SE will now check for timeout, and display a message like this (instead of hanging):

Code:

The RegEx engine has timed out while trying to match a pattern to an input string. This can occur for many reasons, including very large inputs or excessive backtracking caused by nested quantifiers, back-references and other factors.

Beta updated: https://github.com/SubtitleEdit/subt...leEditBeta.zip

SE 3.6.3 should be out soonish

Janusz · 30th October 2021, 09:37

@ darksen
Your script hangs with the text: "A NUESTRO AMIGO HARRY HOUDINI
DE LA GENTE DE KILLARNEY, IRELAND "- this is line 248.
Debugger Message: "Catastrophic backtracking has been detected and the execution of your expression has been halted."

@Nikse
and this causes SE also the latest beta 232 to crash.

Nikse555 · 30th October 2021, 10:39

@Janusz: Crash, how?
After using find I get a msgbox with the timeout error... where did you make SE crash?

Janusz · 30th October 2021, 12:05

@Nikse
In the Find window, do: Counting, Cancel
Obviously for the script and text @darksen gave above.

Nikse555 · 30th October 2021, 14:56

@Janusz: thx, slightly improved in beta 234: https://github.com/SubtitleEdit/subt...leEditBeta.zip

Janusz · 30th October 2021, 15:42

@Nikse
Thanks for the fix.

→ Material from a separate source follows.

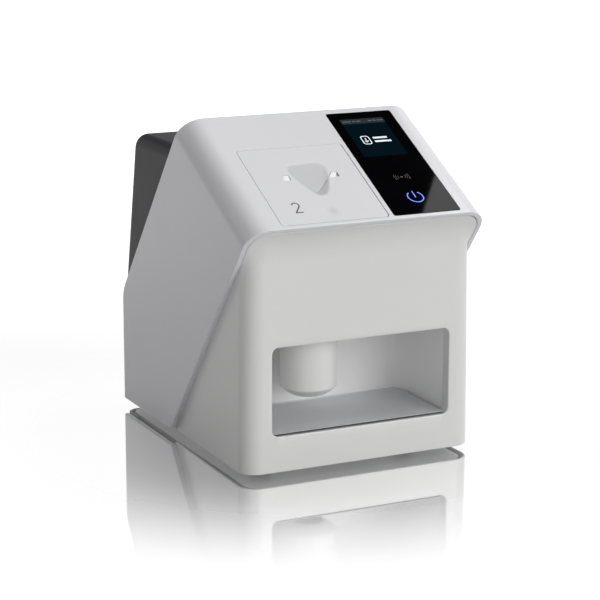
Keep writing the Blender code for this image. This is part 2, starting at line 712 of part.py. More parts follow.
def make_cover(device, top, cover_axis):
    outline = rounded_rectangle(COVER_LEFT, COVER_LOW, COVER_RIGHT, COVER_HIGH, COVER_RADIUS)
    cover = add("plate_cover", prism(outline, "xy", -HOOD_WALL, 0), "white_gloss", cover_axis)
    corner, waist = FUNNEL_CORNER, FUNNEL_WAIST
    funnel = arc(SCAN_X + FUNNEL_HALF - corner, FUNNEL_TOP - corner, corner, 0, 90, 3)
    funnel += arc(SCAN_X - FUNNEL_HALF + corner, FUNNEL_TOP - corner, corner, 90, 180, 3)
    for i in range(13):
        a = pi + pi * i / 12
        funnel.append((SCAN_X + FUNNEL_HALF * cos(a), waist + (waist - FUNNEL_TIP) * sin(a)))
    outer = DRUM_RADIUS - THROAT_TUCK + THROAT_WIDTH
    slot = throat("plate_slot", device, outer, SLIT_HEIGHT, TOP_REAR[1])
    combine(
        cover, "DIFFERENCE",
        helper("funnel", prism(funnel, "xy", -FUNNEL_DEPTH, 5 * MM), cover_axis),
        slot,
    )
    low, high, depth = EDGE_GUIDE_LOW, EDGE_GUIDE_HIGH, EDGE_GUIDE_DEPTH
    for side, left, right in EDGE_GUIDES:
        pocket = block(left - FIT, low - FIT, -depth - FIT, right + FIT, high + FIT, 5 * MM)
        combine(cover, "DIFFERENCE", helper(f"guide_recess_{side}", pocket, cover_axis))
        guide = block(left, low, -depth, right, high, 0)
        add(f"edge_guide_{side}", guide, "white_gloss", cover_axis)

    middle = (COVER_RIGHT + GLASS_LEFT) / 2
    low, high = CARRIER_FRONT, GLASS_HIGH
    seat = add(
        "cover_seat", block(-FRAME_INNER, low, CARRIER_LOW, middle - FIT / 2, high, CARRIER_HIGH),
        "grey_plastic", top,
    )
    combine(seat, "DIFFERENCE", slot)
    carrier = block(middle + FIT / 2, low, CARRIER_LOW, FRAME_INNER, high, CARRIER_HIGH)
    add("display_carrier", carrier, "grey_plastic", top)


def make_display(top):
    glass = prism(
        rounded_rectangle(GLASS_LEFT, GLASS_LOW, GLASS_RIGHT, GLASS_HIGH, GLASS_RADIUS),
        "xy", -GLASS_THICKNESS, 0,
    )
    add("display_glass", glass, "black_glass", top)
    low, high = CARRIER_HIGH + FIT, -GLASS_THICKNESS - FIT
    edge = LCD_EDGE
    lcd = block(LCD_LEFT - edge, LCD_LOW - edge, low, LCD_RIGHT + edge, LCD_HIGH + edge, high)
    add("lcd_module", lcd, "black_plastic", top)
    thick = TOUCH_BOARD_THICKNESS
    board = block(
        POWER_X - KEY_HALF, POWER_V - KEY_HALF, low, POWER_X + KEY_HALF, POWER_V + KEY_HALF, low + thick
    )
    add("touch_board", board, "circuit_board", top)
    light = disc(LIGHT_GUIDE_RADIUS, low + thick + FIT, high, 24)
    add("power_light_guide", light, "clear_plastic", top, (POWER_X, POWER_V, 0))


def make_frame(device):
    peak = hood_rear(TOP_REAR[1]) - 7 * MM
    tuck = hood_rear(REAR_HEIGHT) - REAR_TUCK - 2 * MM
    flat = REAR_HEIGHT - SHELL_WALL - FIT
    drop = CARRIER_HIGH - FIT
    side = [
        (FRAME_FRONT, under_top(FRAME_FRONT, drop)),
        (FRAME_FRONT, BASE_HIGH + FIT),
        (FRAME_REAR, BASE_HIGH + FIT),
        (FRAME_REAR, flat),
        (tuck, flat),
        (peak, under_top(peak, drop)),
    ]
    for name, x in (("left", -FRAME_X - FRAME_WALL), ("right", FRAME_X)):
        add(f"side_frame_{name}", prism(side, "yz", x, x + FRAME_WALL), "aluminium", device)
    shelf = block(-FRAME_INNER, SHELF_FRONT, SHELF_LOW, FRAME_INNER, FRAME_REAR, SHELF_HIGH)
    shelf = add("scanner_shelf", shelf, "aluminium", device)
    outer = CHUTE_RADIUS - DRUM_WALL
    combine(shelf, "DIFFERENCE", throat("shelf_slot", device, outer, SHELF_LOW - 5 * MM, SHELF_HIGH + 5 * MM))


def make_scanner(device, top, prism_axis):
    place = (SCAN_X, SCAN_Y, 0)
    foot = SHELF_HIGH + FIT
    bore = DRUM_RADIUS - DRUM_WALL
    lower = tube(DRUM_RADIUS, bore, foot, SLIT_HEIGHT - SLIT_WIDTH / 2)
    add("scan_drum_lower", lower, "black_plastic", device, place)

    web = SLIT_HEIGHT + WEB_RISE
    low, high = SLIT_HEIGHT + SLIT_WIDTH / 2, TOP_REAR[1]
    profile = [
        (DRUM_RADIUS, low), (DRUM_RADIUS, high), (bore, high), (bore, web + SHELL_WALL),
        (AXLE_RADIUS, web + SHELL_WALL), (AXLE_RADIUS, web), (bore, web), (bore, low),
    ]
    upper = add("scan_drum_upper", turned(profile, closed=True), "black_plastic", device, place)
    roof = block(SCAN_X - 2 * DRUM_RADIUS, -REACH, CARRIER_LOW - FIT, SCAN_X + 2 * DRUM_RADIUS, REACH, REACH)
    combine(upper, "DIFFERENCE", helper("drum_roof", roof, top))

    motor_low = web - FIT - SPINDLE_LENGTH
    add("spindle_motor", disc(SPINDLE_RADIUS, motor_low, web - FIT), "steel", device, place)
    shaft = motor_low - FIT - SLIT_HEIGHT
    head = turned([
        (PRISM_RADIUS, -PRISM_HALF), (PRISM_RADIUS, PRISM_HALF),
        (AXLE_RADIUS, PRISM_HALF), (AXLE_RADIUS, shaft),
    ], 24)
    add("prism_head", head, "optical_glass", prism_axis)
    tube_high = SLIT_HEIGHT - DETECTOR_DROP
    add("photomultiplier", disc(DETECTOR_RADIUS, foot, tube_high), "steel", device, place)
    laser = disc(LASER_RADIUS, tube_high + FIT, SLIT_HEIGHT - LASER_DROP, 16)
    add("laser_module", laser, "aluminium", device, place)

    inner, outer = PATH_RADIUS, PATH_RADIUS + GUIDE_WALL
    guide_top = under_top(SCAN_Y - outer, CARRIER_LOW) - 8 * MM
    near, far = GUIDE_NEAR, GUIDE_FAR
    for name, start, end in (("left", -90 - far, -90 - near), ("right", near - 90, far - 90)):
        guide = prism(band(SCAN_X, SCAN_Y, inner, outer, start, end, 6), "xy", foot, guide_top)
        add(f"plate_guide_{name}", guide, "black_plastic", device)
    can = rounded_rectangle(SUPPLY_LEFT, SUPPLY_FRONT, SUPPLY_RIGHT, SUPPLY_REAR, 2 * MM, 2)
    supply = prism(can, "xy", foot, foot + SUPPLY_HEIGHT)
    add("high_voltage_supply", supply, "steel", device)


def make_transport(device, drive_axis, idler_axis, motor_axis):
    outer_end = BRACKET_OFFSET + BRACKET_WALL
    length = BRACKET_OFFSET - ROLLER_END_GAP
    right = outer_end + 1 * MM
    lie = (0, pi / 2, 0)

    def roller(left):
        return turned([
            (AXLE_RADIUS, left), (AXLE_RADIUS, -length), (ROLLER_RADIUS, -length),
            (ROLLER_RADIUS, length), (AXLE_RADIUS, length), (AXLE_RADIUS, right),
        ], 20)

    add("drive_roller", roller(PULLEY_X - SCAN_X), "rubber", drive_axis, rotation=lie)
    add("idler_roller", roller(-right), "rubber", idler_axis, rotation=lie)
    bore = AXLE_RADIUS + FIT
    start = PULLEY_X - SCAN_X
    pulley = tube(DRIVE_PULLEY_RADIUS, bore, start, start + PULLEY_WIDTH, 24)
    add("drive_pulley", pulley, "aluminium", drive_axis, rotation=lie)

    low, high = (ROLLER_Y, DRIVE_HEIGHT), (ROLLER_Y, IDLER_HEIGHT)
    inner = belt_line(low, ROLLER_RADIUS + FIT, high, ROLLER_RADIUS + FIT)
    reach = ROLLER_RADIUS + FIT + BELT_THICKNESS
    outer = belt_line(low, reach, high, reach)
    half = BELT_WIDTH / 2
    belt = ring_prism(outer, inner, "yz", SCAN_X - half, SCAN_X + half)
    add("transport_belt", belt, "rubber", device)

    side = rounded_rectangle(
        ROLLER_Y - BRACKET_MARGIN, SHELF_HIGH + FIT,
        SCAN_Y - BRACKET_REAR_INSET, IDLER_HEIGHT + BRACKET_MARGIN, 3 * MM, 2,
    )
    for name, x in (("left", SCAN_X - outer_end), ("right", SCAN_X + BRACKET_OFFSET)):
        bracket = add(f"roller_bracket_{name}", prism(side, "yz", x, x + BRACKET_WALL), "aluminium", device)
        for end, z in (("drive", DRIVE_HEIGHT), ("idler", IDLER_HEIGHT)):
            hole = disc(AXLE_RADIUS + BEARING_GAP, x - 5 * MM, x + BRACKET_WALL + 5 * MM, 24)
            bore_name = f"{end}_bearing_{name}"
            combine(bracket, "DIFFERENCE", helper(bore_name, hole, device, (0, ROLLER_Y, z), lie))

    drive, motor = (ROLLER_Y, DRIVE_HEIGHT), (MOTOR_Y, MOTOR_Z)
    lines = [
        belt_line(drive, DRIVE_PULLEY_RADIUS + grow, motor, MOTOR_PULLEY_RADIUS + grow)
        for grow in (FIT + BELT_THICKNESS, FIT)
    ]
    belt = ring_prism(*lines, "yz", PULLEY_X + 0.5 * MM, PULLEY_X + PULLEY_WIDTH - 0.5 * MM)
    add("timing_belt", belt, "rubber", device)

    plate_high = PULLEY_X - MOTOR_PLATE_GAP
    plate_low = plate_high - BRACKET_WALL
    half = MOTOR_SIDE / 2
    pulley = turned([
        (MOTOR_SHAFT_RADIUS, plate_low - PULLEY_X), (MOTOR_SHAFT_RADIUS, 0),
        (MOTOR_PULLEY_RADIUS, 0), (MOTOR_PULLEY_RADIUS, PULLEY_WIDTH),
    ], 24)
    add("motor_pulley", pulley, "aluminium", motor_axis, rotation=lie)
    reach = half + MOTOR_PLATE_MARGIN
    plate = block(
        plate_low, MOTOR_Y - reach, SHELF_HIGH + FIT, plate_high, MOTOR_Y + reach, MOTOR_Z + half
    )
    plate = add("motor_bracket", plate, "steel", device)
    hole = disc(MOTOR_SHAFT_RADIUS + 1 * MM, plate_low - 5 * MM, plate_high + 5 * MM, 24)
    combine(plate, "DIFFERENCE", helper("motor_shaft_hole", hole, device, (0, MOTOR_Y, MOTOR_Z), lie))
    body = rounded_rectangle(MOTOR_Y - half, MOTOR_Z - half, MOTOR_Y + half, MOTOR_Z + half, 4 * MM, 2)
    high = plate_low - FIT
    add("stepper_motor", prism(body, "yz", high - MOTOR_LENGTH, high), "steel", device)


def make_electronics(device):
    board = block(-BOARD_HALF, BOARD_FRONT, BOARD_LOW, BOARD_HALF, BOARD_REAR, BOARD_LOW + BOARD_THICKNESS)
    add("main_board", board, "circuit_board", device)
    side, front = HEAT_SINK_SIDE, HEAT_SINK_FRONT
    sink = block(0, front, SOCKET_LOW, side, front + side, SOCKET_LOW + HEAT_SINK_HEIGHT)
    add("heat_sink", sink, "aluminium", device)
    rear = REAR_DEPTH - 0.5 * MM
    for name, x, half, high in SOCKETS:
        finish = "black_plastic" if name == "power_inlet" else "steel"
        body = block(x - half, rear - SOCKET_LENGTH, SOCKET_LOW, x + half, rear, SOCKET_LOW + high)
        socket = add(name, body, finish, device)
        edge = SOCKET_EDGE
        pocket = block(
            x - half + edge, rear - SOCKET_POCKET, SOCKET_LOW + edge,
            x + half - edge, rear + 5 * MM, SOCKET_LOW + high - edge,
        )
        combine(socket, "DIFFERENCE", helper(name + "_mouth", pocket, device))


def clear_scene():
    for obj in list(bpy.data.objects):
        bpy.data.objects.remove(obj, do_unlink=True)


def main():
    clear_scene()
    depth_centre = (REAR_DEPTH - LIP_OVERHANG) / 2
    device = frame_empty("device", (0, -depth_centre, 0))
    top = frame_empty("sloping_top", (0, -LIP_OVERHANG, LIP_HEIGHT), (TOP_SLOPE, 0, 0), device)
    cover_axis = frame_empty("cover_lift", (0, 0, 0), parent=top)
    tray_axis = frame_empty("tray_slide", (0, 0, 0), parent=device)
    prism_axis = frame_empty("prism_spin", (SCAN_X, SCAN_Y, SLIT_HEIGHT), parent=device)
    drive_axis = frame_empty("drive_roller_spin", (SCAN_X, ROLLER_Y, DRIVE_HEIGHT), parent=device)
    idler_axis = frame_empty("idler_roller_spin", (SCAN_X, ROLLER_Y, IDLER_HEIGHT), parent=device)
    motor_axis = frame_empty("motor_pulley_spin", (PULLEY_X, MOTOR_Y, MOTOR_Z), parent=device)
    make_hood(device, top)
    make_front_panel(device, top)
    make_rear_housing(device, top)
    make_base(device)
    make_bay(device, tray_axis)
    make_cover(device, top, cover_axis)
    make_display(top)
    make_frame(device)
    make_scanner(device, top, prism_axis)
    make_transport(device, drive_axis, idler_axis, motor_axis)
    make_electronics(device)


main()
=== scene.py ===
"""Looks of the tabletop image plate scanner: fine shells, finishes, symbols, stage, lights and camera.

Metres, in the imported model's frame. Shapes are drawn in two local frames, as the part itself is:
DEVICE has y running back from the front panel's face and z up from the table, and TOP lies on the
sloping top, with y running up the slope from the lip and z along the slope's outward normal.
"""

import json
from math import acos, asin, cos, degrees, hypot, pi, radians, sin, sqrt, tan

import bmesh
import bpy
from mathutils import Matrix, Vector


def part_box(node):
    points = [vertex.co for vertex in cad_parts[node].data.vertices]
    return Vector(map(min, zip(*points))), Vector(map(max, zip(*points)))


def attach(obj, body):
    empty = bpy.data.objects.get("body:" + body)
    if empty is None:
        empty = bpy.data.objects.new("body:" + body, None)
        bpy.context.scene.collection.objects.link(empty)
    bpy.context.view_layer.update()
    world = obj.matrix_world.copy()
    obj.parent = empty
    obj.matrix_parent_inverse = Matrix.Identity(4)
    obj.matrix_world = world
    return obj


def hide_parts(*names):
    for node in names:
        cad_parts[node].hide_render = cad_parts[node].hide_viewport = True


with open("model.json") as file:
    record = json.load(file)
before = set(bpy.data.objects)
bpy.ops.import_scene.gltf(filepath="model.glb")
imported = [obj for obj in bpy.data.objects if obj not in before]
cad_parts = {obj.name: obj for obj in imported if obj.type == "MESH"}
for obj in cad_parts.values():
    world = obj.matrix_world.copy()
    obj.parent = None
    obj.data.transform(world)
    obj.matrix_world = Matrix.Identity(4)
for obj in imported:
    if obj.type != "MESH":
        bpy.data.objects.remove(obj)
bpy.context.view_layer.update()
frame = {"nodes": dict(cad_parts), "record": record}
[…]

It works.
@darksen has to find a bug in his script that causes it to hang.

tormento · 30th October 2021, 19:09

Quote:

Originally Posted by Janusz

I assume you have "Settings/Tools/Fix common OCR errors - also use hard-coded rules" enabled.
I have this option turned off so that the rules hidden under it do not change the text corrected according to my rules.

@Nikse555 could you expose the hidden OCR rules?

Nikse555 · 31st October 2021, 17:43

@tormento:
I think the hard coded rules should probably be moved to the OCR fix replace list... at some point.

I did a small test and mostly got stuff about periods (right part is with hard coded rules):

Code:

. ..is a meat by-product.   <->   ...is a meat by-product.
How did you.. .?            <->   How did you...?

The code is here: https://github.com/SubtitleEdit/subt...Engine.cs#L999

For now I guess you should disable the hard-coded rules, and add something for the periods.

@Janusz: Did you add some rules to handle periods?

Janusz · 1st November 2021, 03:24

Quote:

Originally Posted by Nikse555

@Janusz: Did you add some rules to handle periods?

@Nikse
Yes. A few more rules that were missing when I turned off "hard-coded rules", for example removing spaces but only between "1" and the next digit, setting correct entries for: , . ; : ! ? <i> - .
Since my character base does not contain an "I", I had to add the replacement of "l" with "I".

@tormento
Here you have the test files:
ita_OCRFixReplaceList.xml, test_8.20.237.100e.nocr with character base (contains "l" and "I") - options for ocr set by name: No of ... 8, Max wr ... 20, threshold ... 237
From test.txt, test.srt I created test.sup, from which I got test_ocr.srt. In my opinion everything works as it should, even with the "hard coded rules" option turned on.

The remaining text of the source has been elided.